I have two small tracts of land. One is like 3 and the other around 5 acres. They are directly across the road from each other. They are taxed separate, have separate deeds and tax ID numbers. My plan was to combine these two together for the purpose of the appraisal. Just state what I did and include plats, deeds etc. on the parcels.

As I was working on this I kept thinking about that post and it got me to wondering if there is some reason I can’t or shouldn’t combine the two parcels? I have done this many times in the past when parcels actually joined together or like in this case just a road divides them.

Anyone know something I don’t?
 
Three questions. Can these parcels be separately sold off? Who is your typical buyer for two non-contiguous parcels; and are these parcels worth more if sold separately or together? Answer these questions and you'll have your answer.

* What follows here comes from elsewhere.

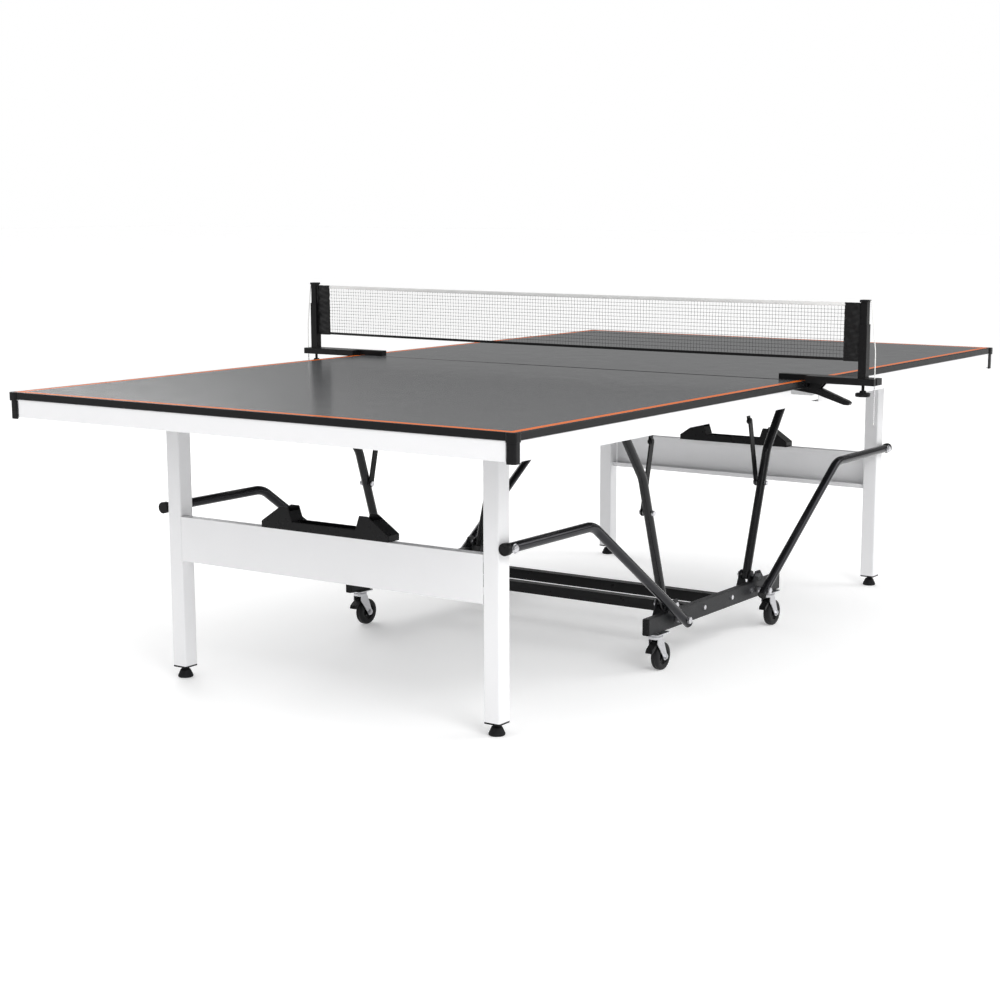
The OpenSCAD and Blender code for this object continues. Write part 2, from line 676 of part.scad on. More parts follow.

What I'm getting at here is that if these properties are marketable separately they might be worth more if sold that way. If so, you'd be better off appraising them separately. It would also make it easier on your client, assuming they are a lender. This is because it would allow the borrower at some future point to get one of the parcels released or sold off without affecting the other one. That way your client wouldn't need to get a new appraisal for the remainder.

Just a thought.

George Hatch
 
Normally, a combination of parcels occurs when contiguous properties are combined for an appraisal, such as two 10 acre tracts bought at different times, now under one ownership, say for estate purposes. The fact that your properties are separated by a public road makes a combination of the parcels very problimatic. If the client wants to know the market value of the property, essentially what you have is 1 appraisal of two properties. I would treat these as what a typical purchaser would, that is, as two separate properties. If the client needs to know what these would sell for to the same person at the same time, that becomes another issue as this would not normally be the typical marketing of such a property.
 
Jeff --

I think you'll find out it's so much more work to put them both in the same appraisal than it is to put them in separate appraisals. [Read clone the first one as the boilerplate for the second one.]

There'll be less chance of a mistake in separate appraisals.

So what, you charge the client 100% for the first one and 20-33% or whatever for the second one. He thinks he's getting a bargain.

You can't just flat out give him the second one. People don't appreciate things that have no value to you either!!